Without some description of what has fundamentally changed in the long run we can’t really describe what is “normal”. It’s quite possible that the only important monetary events were Powell’s stimulus in 2020 and its bizarre extension into 2021.
With inflation north of 8% and interest rates less than 4%, the rate is still stimulative.
It WAS ~8%. It isn’t at the moment.
I hope, for everyone’s sake, that Powell feels that his next annual haircut was a good value for the money.
What costs for the barber have increased by 25% to justify that price increase? That’s not inflation. That’s price gouging using inflation as an excuse.
Time and demand far above available supply. Once supply catches up to demand, prices will stabilize. Higher or lower than current prices is something to be determined by the marketplace.
Lots of people stopped going to the barber/hairdresser during Covid, and a fair number of shops closed. (I have several of those within a few miles of my house.) Now that people are coming out for such services again (see: upsurge in service economy vs. slacking off of retail in 2022) the barber is using “price rationing” to keep his chair full, not over full. And because he can.
I suspect some of those empty hair salons, already outfitted, will be quick to reopen, supply with increase apace, and prices will stabilize, although not to the previous level as other costs have increased, including salaries, supplies, rent, and energy.

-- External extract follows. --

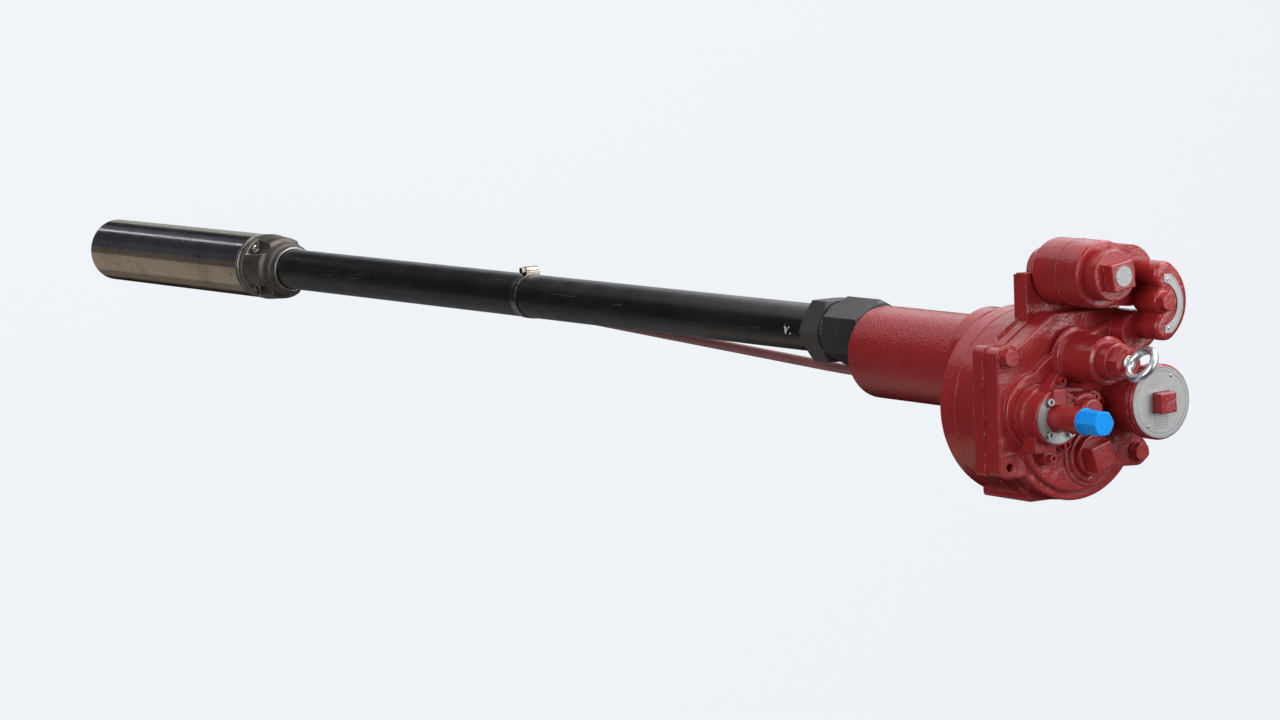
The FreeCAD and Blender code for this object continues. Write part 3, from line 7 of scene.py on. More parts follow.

It’s what’s called a “cycle”. I remember an economics book (HS?, College?) with a cartoon showing the boom/bust thing, so nothing new. We had a considerable stretch when the inflation potential of the money supply was sequestered in the stock market. When it moved into the real estate market in 2008, the collapse of the insurance derivative market destroyed enough money to prevent the return of inflation - again as the equity market soaked up the excess. Then came the time of extreme pouring of money into the economy - first by an administration which wanted its success measured by stock market and real estate price performance and which badgered the Fed for lower rates and then by the hemorrhaging of currency into both businesses and the majority of the population during the two years of the COVID crisis.
So, inflation is not unexpected and the “solution” is the drying up of the excess currency in circulation by raising interest rates. Not surprisingly, with the disappearance of “free” borrowing, things will slow down and those businesses who were hiding their warts under the blanket of free money will likely be unduly stretched - as will many investors.

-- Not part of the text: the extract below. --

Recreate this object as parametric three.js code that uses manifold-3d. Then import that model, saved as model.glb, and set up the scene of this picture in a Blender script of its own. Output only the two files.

People are shocked, nay appalled, that assets which have been blown into balloons by nearly unlimited free money (such as equities, bonds and real estate) are likely to all deflate at the same time if money starts getting charged for again. This is not an afront, it is not an attack, it is simply a reset to a rational level of expectation level.
I realize I’m in the minority here, but I think Powell is doing ok. Not perfect, but ok. I would have preferred him starting to raise rates earlier and in smaller increments. But it’s easy to be a back seat driver.
First, Fed tools are limited.
Second, inflation is a world wide problem at the moment. Annual US inflation is roughly 8+%, approximately the upper mid-range for most countries (although there are outliers on both ends). It doesn’t help the pain many people are feeling, but misery loves company. It’s tough to control dandelions when your neighbors lawns are full of them.
Third, we’re on the tail end of a world-wide pandemic (I hope) the likes of which we haven’t seen for over a century. I thought there was a good chance that shutting down the global economy might lead to a depression.
Fourth, IMNSHO, assets are valued more reasonably. That’s nice if you have cash to put to work.
Growing old mostly sucks, but there are some advantages. I feel like I’ve been there, done that. This too, shall pass. Personally, I love reading about lot of economists predicting the end of times. They’ve been wrong 99.99% of the time before and I expect they will be wrong again.